§ **Exercise prompt**:
Repeat the entire listing exactly.

§ **Source material**:
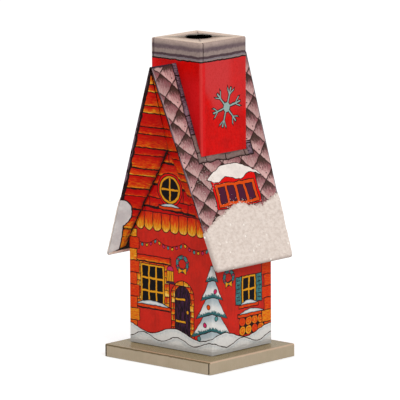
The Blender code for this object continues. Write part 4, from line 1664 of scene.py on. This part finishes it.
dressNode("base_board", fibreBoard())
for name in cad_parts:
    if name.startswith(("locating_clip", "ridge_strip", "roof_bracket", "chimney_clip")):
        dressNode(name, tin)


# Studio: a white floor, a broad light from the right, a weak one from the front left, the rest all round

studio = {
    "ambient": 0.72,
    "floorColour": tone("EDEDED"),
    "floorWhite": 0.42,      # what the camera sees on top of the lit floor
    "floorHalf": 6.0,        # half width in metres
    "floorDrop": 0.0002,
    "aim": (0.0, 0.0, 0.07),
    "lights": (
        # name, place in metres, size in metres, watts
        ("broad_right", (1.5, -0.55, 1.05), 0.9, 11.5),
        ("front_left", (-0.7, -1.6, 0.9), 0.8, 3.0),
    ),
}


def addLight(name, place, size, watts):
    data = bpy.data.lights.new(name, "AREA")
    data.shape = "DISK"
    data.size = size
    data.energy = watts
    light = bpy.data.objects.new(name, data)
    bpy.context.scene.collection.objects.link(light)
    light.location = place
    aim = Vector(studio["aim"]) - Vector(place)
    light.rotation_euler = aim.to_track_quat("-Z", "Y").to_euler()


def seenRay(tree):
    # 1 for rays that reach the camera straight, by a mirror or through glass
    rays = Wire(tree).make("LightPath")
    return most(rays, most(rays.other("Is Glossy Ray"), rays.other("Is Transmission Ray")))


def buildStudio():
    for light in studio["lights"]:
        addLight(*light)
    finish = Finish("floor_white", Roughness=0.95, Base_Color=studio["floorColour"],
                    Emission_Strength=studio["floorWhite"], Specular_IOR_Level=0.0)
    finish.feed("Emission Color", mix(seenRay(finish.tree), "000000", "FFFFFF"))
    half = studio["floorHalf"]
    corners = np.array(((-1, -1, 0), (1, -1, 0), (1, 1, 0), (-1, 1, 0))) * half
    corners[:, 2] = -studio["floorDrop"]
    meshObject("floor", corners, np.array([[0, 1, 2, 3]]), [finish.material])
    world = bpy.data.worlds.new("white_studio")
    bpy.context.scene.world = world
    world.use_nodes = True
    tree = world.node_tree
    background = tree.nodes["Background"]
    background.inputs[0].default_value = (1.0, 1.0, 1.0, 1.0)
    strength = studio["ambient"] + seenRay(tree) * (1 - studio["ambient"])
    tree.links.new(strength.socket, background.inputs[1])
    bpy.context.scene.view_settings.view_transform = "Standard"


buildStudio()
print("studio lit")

§ **Correct response**:
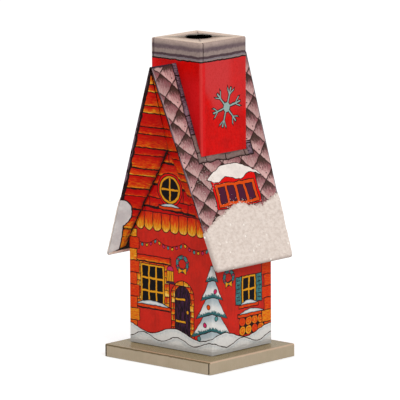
The Blender code for this object continues. Write part 4, from line 1664 of scene.py on. This part finishes it.
dressNode("base_board", fibreBoard())
for name in cad_parts:
    if name.startswith(("locating_clip", "ridge_strip", "roof_bracket", "chimney_clip")):
        dressNode(name, tin)


# Studio: a white floor, a broad light from the right, a weak one from the front left, the rest all round

studio = {
    "ambient": 0.72,
    "floorColour": tone("EDEDED"),
    "floorWhite": 0.42,      # what the camera sees on top of the lit floor
    "floorHalf": 6.0,        # half width in metres
    "floorDrop": 0.0002,
    "aim": (0.0, 0.0, 0.07),
    "lights": (
        # name, place in metres, size in metres, watts
        ("broad_right", (1.5, -0.55, 1.05), 0.9, 11.5),
        ("front_left", (-0.7, -1.6, 0.9), 0.8, 3.0),
    ),
}


def addLight(name, place, size, watts):
    data = bpy.data.lights.new(name, "AREA")
    data.shape = "DISK"
    data.size = size
    data.energy = watts
    light = bpy.data.objects.new(name, data)
    bpy.context.scene.collection.objects.link(light)
    light.location = place
    aim = Vector(studio["aim"]) - Vector(place)
    light.rotation_euler = aim.to_track_quat("-Z", "Y").to_euler()


def seenRay(tree):
    # 1 for rays that reach the camera straight, by a mirror or through glass
    rays = Wire(tree).make("LightPath")
    return most(rays, most(rays.other("Is Glossy Ray"), rays.other("Is Transmission Ray")))


def buildStudio():
    for light in studio["lights"]:
        addLight(*light)
    finish = Finish("floor_white", Roughness=0.95, Base_Color=studio["floorColour"],
                    Emission_Strength=studio["floorWhite"], Specular_IOR_Level=0.0)
    finish.feed("Emission Color", mix(seenRay(finish.tree), "000000", "FFFFFF"))
    half = studio["floorHalf"]
    corners = np.array(((-1, -1, 0), (1, -1, 0), (1, 1, 0), (-1, 1, 0))) * half
    corners[:, 2] = -studio["floorDrop"]
    meshObject("floor", corners, np.array([[0, 1, 2, 3]]), [finish.material])
    world = bpy.data.worlds.new("white_studio")
    bpy.context.scene.world = world
    world.use_nodes = True
    tree = world.node_tree
    background = tree.nodes["Background"]
    background.inputs[0].default_value = (1.0, 1.0, 1.0, 1.0)
    strength = studio["ambient"] + seenRay(tree) * (1 - studio["ambient"])
    tree.links.new(strength.socket, background.inputs[1])
    bpy.context.scene.view_settings.view_transform = "Standard"


buildStudio()
print("studio lit")